__Raw data__.

——————

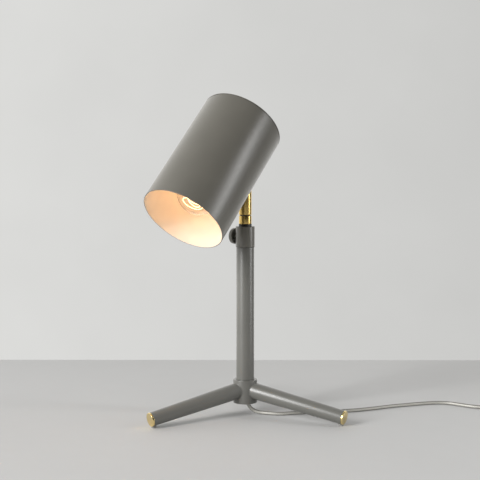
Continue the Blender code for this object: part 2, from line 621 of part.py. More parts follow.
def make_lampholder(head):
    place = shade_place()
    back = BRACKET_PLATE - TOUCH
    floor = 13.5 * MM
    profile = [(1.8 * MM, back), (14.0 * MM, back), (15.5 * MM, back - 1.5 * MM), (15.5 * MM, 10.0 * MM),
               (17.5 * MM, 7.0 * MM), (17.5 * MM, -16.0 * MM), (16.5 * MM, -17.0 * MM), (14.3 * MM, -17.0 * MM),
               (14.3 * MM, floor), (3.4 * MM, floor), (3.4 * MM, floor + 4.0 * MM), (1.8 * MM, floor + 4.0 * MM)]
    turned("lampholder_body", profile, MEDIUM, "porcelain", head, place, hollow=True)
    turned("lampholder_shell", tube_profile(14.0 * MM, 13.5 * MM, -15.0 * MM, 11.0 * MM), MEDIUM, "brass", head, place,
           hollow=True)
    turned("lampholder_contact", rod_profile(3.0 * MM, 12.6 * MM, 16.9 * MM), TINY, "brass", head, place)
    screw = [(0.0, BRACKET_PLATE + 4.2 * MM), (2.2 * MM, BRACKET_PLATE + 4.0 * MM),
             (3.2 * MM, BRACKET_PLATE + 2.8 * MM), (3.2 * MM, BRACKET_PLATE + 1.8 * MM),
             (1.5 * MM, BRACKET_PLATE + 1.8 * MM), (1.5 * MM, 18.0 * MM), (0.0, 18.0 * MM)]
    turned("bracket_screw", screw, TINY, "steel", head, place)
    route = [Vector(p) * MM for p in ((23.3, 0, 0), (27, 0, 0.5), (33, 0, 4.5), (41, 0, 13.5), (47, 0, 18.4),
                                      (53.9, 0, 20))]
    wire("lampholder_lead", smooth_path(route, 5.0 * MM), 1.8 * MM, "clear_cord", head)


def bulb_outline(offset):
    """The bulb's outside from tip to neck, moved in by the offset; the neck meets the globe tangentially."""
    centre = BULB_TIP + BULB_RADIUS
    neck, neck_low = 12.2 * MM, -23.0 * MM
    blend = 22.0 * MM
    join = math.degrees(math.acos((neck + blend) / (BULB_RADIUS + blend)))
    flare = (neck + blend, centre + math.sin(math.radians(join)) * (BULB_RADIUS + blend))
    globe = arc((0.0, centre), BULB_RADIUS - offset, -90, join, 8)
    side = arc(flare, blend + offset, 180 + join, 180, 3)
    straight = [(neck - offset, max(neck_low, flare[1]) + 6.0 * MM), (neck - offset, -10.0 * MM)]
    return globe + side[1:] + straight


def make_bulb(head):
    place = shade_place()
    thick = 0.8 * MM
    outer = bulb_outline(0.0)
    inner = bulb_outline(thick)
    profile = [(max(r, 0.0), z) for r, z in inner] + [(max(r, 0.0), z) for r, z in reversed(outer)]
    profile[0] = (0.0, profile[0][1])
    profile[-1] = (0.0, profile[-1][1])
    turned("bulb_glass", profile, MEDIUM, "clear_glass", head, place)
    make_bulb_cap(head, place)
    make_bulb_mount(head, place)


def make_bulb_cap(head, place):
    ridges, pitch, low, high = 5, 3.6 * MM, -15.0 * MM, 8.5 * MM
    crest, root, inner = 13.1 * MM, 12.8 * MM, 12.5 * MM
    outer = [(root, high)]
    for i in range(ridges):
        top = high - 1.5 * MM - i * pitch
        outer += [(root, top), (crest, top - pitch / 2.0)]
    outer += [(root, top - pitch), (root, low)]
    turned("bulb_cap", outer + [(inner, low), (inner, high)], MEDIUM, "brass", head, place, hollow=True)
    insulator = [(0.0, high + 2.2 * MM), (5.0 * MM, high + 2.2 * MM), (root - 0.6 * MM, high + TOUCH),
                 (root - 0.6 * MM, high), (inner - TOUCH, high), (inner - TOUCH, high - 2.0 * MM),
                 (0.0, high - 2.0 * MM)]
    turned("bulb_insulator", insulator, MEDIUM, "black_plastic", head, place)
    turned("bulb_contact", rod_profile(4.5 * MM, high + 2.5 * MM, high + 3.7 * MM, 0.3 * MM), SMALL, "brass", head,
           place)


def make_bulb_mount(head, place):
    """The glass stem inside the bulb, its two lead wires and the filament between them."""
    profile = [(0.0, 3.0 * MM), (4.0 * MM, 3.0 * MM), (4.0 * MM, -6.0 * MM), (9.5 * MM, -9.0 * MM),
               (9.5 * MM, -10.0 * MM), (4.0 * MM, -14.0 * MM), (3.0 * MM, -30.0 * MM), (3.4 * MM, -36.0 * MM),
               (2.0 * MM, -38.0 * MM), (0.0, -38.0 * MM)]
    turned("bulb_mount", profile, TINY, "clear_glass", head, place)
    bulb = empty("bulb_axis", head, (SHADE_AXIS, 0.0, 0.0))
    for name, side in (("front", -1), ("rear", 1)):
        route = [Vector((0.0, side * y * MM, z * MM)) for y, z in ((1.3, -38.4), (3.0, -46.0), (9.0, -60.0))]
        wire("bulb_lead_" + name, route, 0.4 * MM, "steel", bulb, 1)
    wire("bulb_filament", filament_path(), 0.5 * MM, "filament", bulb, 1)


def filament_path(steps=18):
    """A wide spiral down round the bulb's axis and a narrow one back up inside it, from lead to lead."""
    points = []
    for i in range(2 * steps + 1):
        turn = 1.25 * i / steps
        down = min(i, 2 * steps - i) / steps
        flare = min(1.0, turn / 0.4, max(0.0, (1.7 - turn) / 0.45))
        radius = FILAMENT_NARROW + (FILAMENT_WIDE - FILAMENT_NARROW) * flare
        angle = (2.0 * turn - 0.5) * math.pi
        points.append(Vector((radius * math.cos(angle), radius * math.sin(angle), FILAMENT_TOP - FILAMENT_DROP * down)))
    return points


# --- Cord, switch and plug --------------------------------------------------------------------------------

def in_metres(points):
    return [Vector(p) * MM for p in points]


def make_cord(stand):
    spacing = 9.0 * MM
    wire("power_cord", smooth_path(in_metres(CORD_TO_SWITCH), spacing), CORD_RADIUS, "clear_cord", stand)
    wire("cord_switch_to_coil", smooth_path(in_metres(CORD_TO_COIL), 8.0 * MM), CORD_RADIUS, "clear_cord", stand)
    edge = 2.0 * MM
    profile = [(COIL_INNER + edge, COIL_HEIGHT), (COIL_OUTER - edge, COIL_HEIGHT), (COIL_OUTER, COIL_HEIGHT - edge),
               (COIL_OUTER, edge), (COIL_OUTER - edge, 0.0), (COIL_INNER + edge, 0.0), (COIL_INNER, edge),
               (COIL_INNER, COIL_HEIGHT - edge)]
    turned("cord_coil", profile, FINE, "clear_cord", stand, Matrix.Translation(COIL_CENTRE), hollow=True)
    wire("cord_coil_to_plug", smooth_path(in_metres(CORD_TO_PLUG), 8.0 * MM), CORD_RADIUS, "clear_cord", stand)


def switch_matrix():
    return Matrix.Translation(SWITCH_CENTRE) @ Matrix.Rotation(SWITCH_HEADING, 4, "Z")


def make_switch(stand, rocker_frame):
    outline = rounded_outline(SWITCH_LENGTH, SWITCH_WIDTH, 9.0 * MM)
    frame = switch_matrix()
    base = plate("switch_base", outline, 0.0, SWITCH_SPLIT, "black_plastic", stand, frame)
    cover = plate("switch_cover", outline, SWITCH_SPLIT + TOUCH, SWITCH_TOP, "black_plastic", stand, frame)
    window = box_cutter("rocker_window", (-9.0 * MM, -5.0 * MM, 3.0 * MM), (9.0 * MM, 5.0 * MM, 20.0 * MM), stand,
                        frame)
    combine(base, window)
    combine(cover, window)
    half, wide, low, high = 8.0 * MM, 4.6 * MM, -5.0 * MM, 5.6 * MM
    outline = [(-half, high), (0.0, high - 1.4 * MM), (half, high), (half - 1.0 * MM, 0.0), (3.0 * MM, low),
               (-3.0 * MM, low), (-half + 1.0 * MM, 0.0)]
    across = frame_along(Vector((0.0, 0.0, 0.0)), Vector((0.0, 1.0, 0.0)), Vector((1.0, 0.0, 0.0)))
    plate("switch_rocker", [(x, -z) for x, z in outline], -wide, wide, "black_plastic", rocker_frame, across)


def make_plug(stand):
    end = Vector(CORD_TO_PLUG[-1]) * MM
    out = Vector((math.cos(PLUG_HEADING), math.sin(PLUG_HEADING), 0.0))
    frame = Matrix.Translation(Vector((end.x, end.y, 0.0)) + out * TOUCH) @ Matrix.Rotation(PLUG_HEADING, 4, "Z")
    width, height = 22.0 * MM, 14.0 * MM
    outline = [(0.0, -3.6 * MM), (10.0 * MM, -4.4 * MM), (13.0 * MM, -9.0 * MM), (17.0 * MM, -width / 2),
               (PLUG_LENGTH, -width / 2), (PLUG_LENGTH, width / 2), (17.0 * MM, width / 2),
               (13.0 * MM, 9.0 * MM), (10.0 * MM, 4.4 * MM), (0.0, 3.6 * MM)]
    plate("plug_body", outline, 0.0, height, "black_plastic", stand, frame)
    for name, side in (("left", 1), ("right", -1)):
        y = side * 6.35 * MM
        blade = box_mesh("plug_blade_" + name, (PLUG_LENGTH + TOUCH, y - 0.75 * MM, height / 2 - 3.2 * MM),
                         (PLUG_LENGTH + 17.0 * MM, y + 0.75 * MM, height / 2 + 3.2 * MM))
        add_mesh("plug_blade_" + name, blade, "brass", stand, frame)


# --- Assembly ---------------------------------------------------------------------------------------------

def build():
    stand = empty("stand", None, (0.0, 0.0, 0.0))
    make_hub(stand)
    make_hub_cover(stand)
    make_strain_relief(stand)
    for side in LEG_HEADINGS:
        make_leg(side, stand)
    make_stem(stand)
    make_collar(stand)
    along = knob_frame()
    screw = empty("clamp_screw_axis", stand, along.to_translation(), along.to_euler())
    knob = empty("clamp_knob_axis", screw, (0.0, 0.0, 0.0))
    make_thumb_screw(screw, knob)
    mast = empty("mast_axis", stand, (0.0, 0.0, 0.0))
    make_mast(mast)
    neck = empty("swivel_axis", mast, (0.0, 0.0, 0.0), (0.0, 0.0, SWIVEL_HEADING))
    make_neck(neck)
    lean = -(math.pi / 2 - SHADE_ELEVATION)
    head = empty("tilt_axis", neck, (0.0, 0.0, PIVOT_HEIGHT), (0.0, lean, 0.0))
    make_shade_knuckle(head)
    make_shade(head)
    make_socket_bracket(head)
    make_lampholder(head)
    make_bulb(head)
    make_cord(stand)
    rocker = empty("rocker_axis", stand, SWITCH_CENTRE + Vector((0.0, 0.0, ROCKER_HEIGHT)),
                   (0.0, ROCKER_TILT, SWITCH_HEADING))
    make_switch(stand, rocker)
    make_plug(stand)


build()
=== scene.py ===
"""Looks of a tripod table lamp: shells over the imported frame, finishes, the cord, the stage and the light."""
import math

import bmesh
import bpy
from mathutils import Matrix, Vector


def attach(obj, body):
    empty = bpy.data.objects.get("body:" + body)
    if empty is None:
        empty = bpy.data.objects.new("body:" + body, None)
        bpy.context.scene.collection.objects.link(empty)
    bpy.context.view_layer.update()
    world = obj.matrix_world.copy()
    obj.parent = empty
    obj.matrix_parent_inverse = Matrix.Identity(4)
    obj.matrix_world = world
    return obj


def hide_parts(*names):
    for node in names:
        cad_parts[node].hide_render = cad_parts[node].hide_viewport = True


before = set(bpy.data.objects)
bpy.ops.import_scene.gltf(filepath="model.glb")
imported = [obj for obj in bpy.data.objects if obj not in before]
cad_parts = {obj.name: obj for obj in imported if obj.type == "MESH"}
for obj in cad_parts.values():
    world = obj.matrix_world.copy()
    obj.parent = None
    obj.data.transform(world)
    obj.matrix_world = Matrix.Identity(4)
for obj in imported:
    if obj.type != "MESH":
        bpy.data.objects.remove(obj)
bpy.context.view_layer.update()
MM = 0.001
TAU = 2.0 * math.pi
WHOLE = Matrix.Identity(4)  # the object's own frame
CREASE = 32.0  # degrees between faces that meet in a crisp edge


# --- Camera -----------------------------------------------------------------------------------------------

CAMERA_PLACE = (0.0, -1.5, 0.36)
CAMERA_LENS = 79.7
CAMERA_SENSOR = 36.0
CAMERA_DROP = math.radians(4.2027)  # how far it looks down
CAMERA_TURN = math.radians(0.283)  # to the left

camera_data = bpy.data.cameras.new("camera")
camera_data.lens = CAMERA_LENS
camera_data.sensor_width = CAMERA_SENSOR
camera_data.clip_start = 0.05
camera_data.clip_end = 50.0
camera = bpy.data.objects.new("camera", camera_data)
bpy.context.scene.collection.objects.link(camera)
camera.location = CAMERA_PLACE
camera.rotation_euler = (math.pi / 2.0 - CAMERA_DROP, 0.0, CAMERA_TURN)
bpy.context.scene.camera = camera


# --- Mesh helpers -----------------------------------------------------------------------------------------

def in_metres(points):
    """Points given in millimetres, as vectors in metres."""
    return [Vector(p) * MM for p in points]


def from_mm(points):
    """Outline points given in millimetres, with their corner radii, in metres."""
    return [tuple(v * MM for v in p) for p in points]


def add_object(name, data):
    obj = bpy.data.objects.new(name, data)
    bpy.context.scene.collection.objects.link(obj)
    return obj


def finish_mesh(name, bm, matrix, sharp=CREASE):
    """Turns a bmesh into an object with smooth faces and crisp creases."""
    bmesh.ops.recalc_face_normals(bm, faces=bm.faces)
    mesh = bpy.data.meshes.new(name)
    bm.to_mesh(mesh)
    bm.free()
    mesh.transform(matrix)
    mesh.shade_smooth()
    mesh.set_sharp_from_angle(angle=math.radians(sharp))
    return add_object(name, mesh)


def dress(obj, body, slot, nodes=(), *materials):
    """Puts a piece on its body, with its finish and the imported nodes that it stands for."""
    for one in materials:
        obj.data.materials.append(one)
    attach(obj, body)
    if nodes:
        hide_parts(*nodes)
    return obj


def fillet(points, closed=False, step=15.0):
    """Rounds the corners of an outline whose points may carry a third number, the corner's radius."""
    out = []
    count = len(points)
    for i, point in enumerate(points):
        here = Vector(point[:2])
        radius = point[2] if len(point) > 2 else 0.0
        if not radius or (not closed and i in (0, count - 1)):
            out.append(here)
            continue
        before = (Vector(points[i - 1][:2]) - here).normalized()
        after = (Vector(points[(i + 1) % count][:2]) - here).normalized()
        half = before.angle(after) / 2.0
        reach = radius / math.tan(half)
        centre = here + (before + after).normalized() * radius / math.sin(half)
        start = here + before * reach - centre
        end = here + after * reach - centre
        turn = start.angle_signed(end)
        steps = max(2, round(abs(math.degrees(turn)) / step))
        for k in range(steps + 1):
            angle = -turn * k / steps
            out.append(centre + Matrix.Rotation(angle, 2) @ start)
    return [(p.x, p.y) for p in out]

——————

__Stated task__.
Starting at the line that contains "# --- Assembly" and ending at the line that contains "imported = [obj", retype each line exactly; omit everything outside that range.

__Full output__.
# --- Assembly ---------------------------------------------------------------------------------------------

def build():
    stand = empty("stand", None, (0.0, 0.0, 0.0))
    make_hub(stand)
    make_hub_cover(stand)
    make_strain_relief(stand)
    for side in LEG_HEADINGS:
        make_leg(side, stand)
    make_stem(stand)
    make_collar(stand)
    along = knob_frame()
    screw = empty("clamp_screw_axis", stand, along.to_translation(), along.to_euler())
    knob = empty("clamp_knob_axis", screw, (0.0, 0.0, 0.0))
    make_thumb_screw(screw, knob)
    mast = empty("mast_axis", stand, (0.0, 0.0, 0.0))
    make_mast(mast)
    neck = empty("swivel_axis", mast, (0.0, 0.0, 0.0), (0.0, 0.0, SWIVEL_HEADING))
    make_neck(neck)
    lean = -(math.pi / 2 - SHADE_ELEVATION)
    head = empty("tilt_axis", neck, (0.0, 0.0, PIVOT_HEIGHT), (0.0, lean, 0.0))
    make_shade_knuckle(head)
    make_shade(head)
    make_socket_bracket(head)
    make_lampholder(head)
    make_bulb(head)
    make_cord(stand)
    rocker = empty("rocker_axis", stand, SWITCH_CENTRE + Vector((0.0, 0.0, ROCKER_HEIGHT)),
                   (0.0, ROCKER_TILT, SWITCH_HEADING))
    make_switch(stand, rocker)
    make_plug(stand)


build()
=== scene.py ===
"""Looks of a tripod table lamp: shells over the imported frame, finishes, the cord, the stage and the light."""
import math

import bmesh
import bpy
from mathutils import Matrix, Vector


def attach(obj, body):
    empty = bpy.data.objects.get("body:" + body)
    if empty is None:
        empty = bpy.data.objects.new("body:" + body, None)
        bpy.context.scene.collection.objects.link(empty)
    bpy.context.view_layer.update()
    world = obj.matrix_world.copy()
    obj.parent = empty
    obj.matrix_parent_inverse = Matrix.Identity(4)
    obj.matrix_world = world
    return obj


def hide_parts(*names):
    for node in names:
        cad_parts[node].hide_render = cad_parts[node].hide_viewport = True


before = set(bpy.data.objects)
bpy.ops.import_scene.gltf(filepath="model.glb")
imported = [obj for obj in bpy.data.objects if obj not in before]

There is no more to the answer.